The May 2025 Geneva talks aimed to de-escalate the trade war by agreeing on reciprocal tariff modifications and establishing a mechanism for ongoing discussions (The White House).
Who participated in the Geneva trade talks?
U.S. and Chinese trade officials, including representatives from the Office of the United States Trade Representative and China’s Ministry of Commerce, held the meeting in Geneva (Reuters).
What specific tariffs did the US agree to modify?
The U.S. agreed to suspend 24 percentage points of its additional ad valorem duty on Chinese goods for 90 days, retaining a 10% baseline rate (The White House).
How does China’s trade surplus affect the negotiations?
China’s record $361 billion surplus with the U.S. gives it leverage — American consumers depend on Chinese goods — but also makes it a target for tariff hikes aimed at rebalancing (US Census Bureau).
What is the current status of the US-China trade war?
As of July 2025, the 90-day tariff pause has expired but no new tariffs have been imposed. A framework for a broader agreement is in place, but the 55% US tariff and 10% Chinese tariff remain (Reuters).
Are US tariffs on Chinese goods still in place?
Yes.
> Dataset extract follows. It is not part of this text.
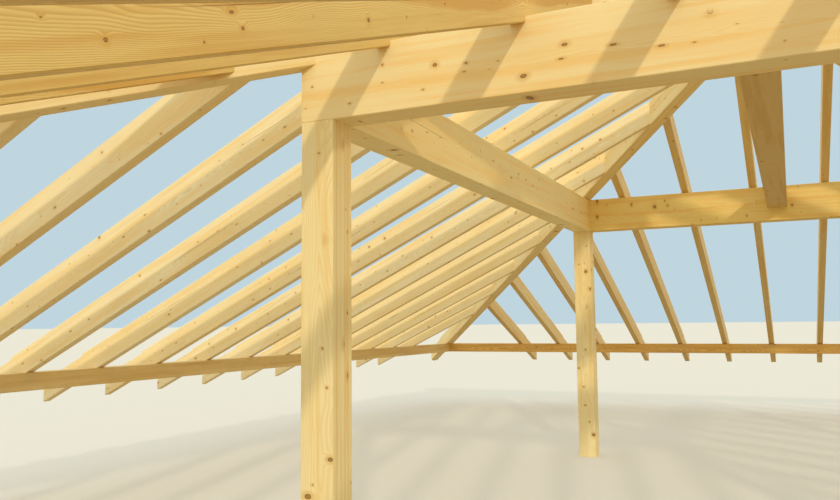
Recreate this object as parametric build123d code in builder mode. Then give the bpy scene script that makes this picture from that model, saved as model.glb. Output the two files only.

The US maintains a 55% effective tariff rate on Chinese goods (10% baseline, 20% fentanyl-related, 25% existing) (Reuters).
How do the trade talks affect prices in the US?
A pause in tariff escalation prevents further immediate price increases on consumer electronics and household goods, but the existing tariffs continue to add costs that are partially passed to consumers (Council on Foreign Relations).
What role does the WTO play in US-China trade disputes?
The WTO provides a dispute resolution mechanism, but both countries have bypassed it through unilateral tariffs. The Geneva framework does not directly involve the WTO (Council on Foreign Relations).
The trade relationship between the US and China remains the most consequential bilateral economic relationship in the world, with implications for global supply chains and consumer prices.